Analytic geometry help please

[coco98]

So im new here and might be doing this wrong but i have test tomorrow and could use some help, by the way im in gr9 so i just need to know how to find the answer but also the answer.

Question: Find the Value(s) of k for which the lines kx-2y-1=0 and8x-ky+3=0 are parallel. Are there any values of k that would make the two lines perpendicular? Explain.

Thanks

 

[DrPhil]

So im new here and might be doing this wrong but i have test tomorrow and could use some help, by the way im in gr9 so i just need to know how to find the answer.

Question: Find the Value(s) of k for which the lines kx-2y-1=0 and8x-ky+3=0 are parallel. Are there any values of k that would make the two lines perpendicular? Explain.

Thank

To be parallel, they have to have the same slope. One of the slopes will have k in the numerator, and the other will have k in the denominator. Set the two slopes equal and solve for k.

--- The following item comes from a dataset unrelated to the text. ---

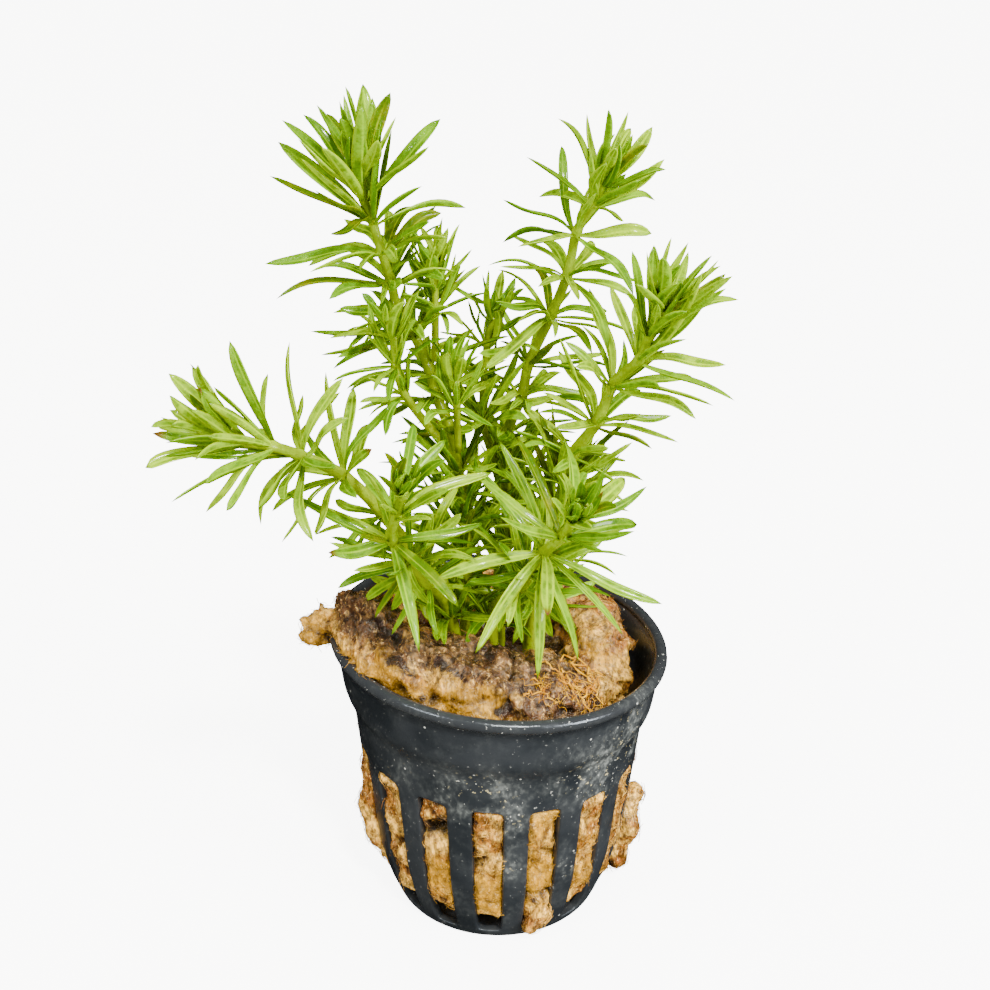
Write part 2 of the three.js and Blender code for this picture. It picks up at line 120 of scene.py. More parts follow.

For perpendicular, the product of the two slopes = -1. Can you solve the resulting equation for k?

 

[MarkFL]

Suppose you are given the two lines:

$\displaystyle Ax+By+C=0$

$\displaystyle Dx+Ey+F=0$

Now, if we put the lines into slope-intercept form, we have:

$\displaystyle y=-\dfrac{A}{B}x-\dfrac{C}{B}$

$\displaystyle y=-\dfrac{D}{E}x-\dfrac{F}{E}$

Now, you should know that two lines are parallel if their slopes are equal, hence we require:

$\displaystyle \dfrac{A}{B}=\dfrac{D}{E}$

and two lines are perpendicular if the product of their slopes is -1, hence:

$\displaystyle \dfrac{A}{B}=-\dfrac{E}{D}$

So using this, can you proceed?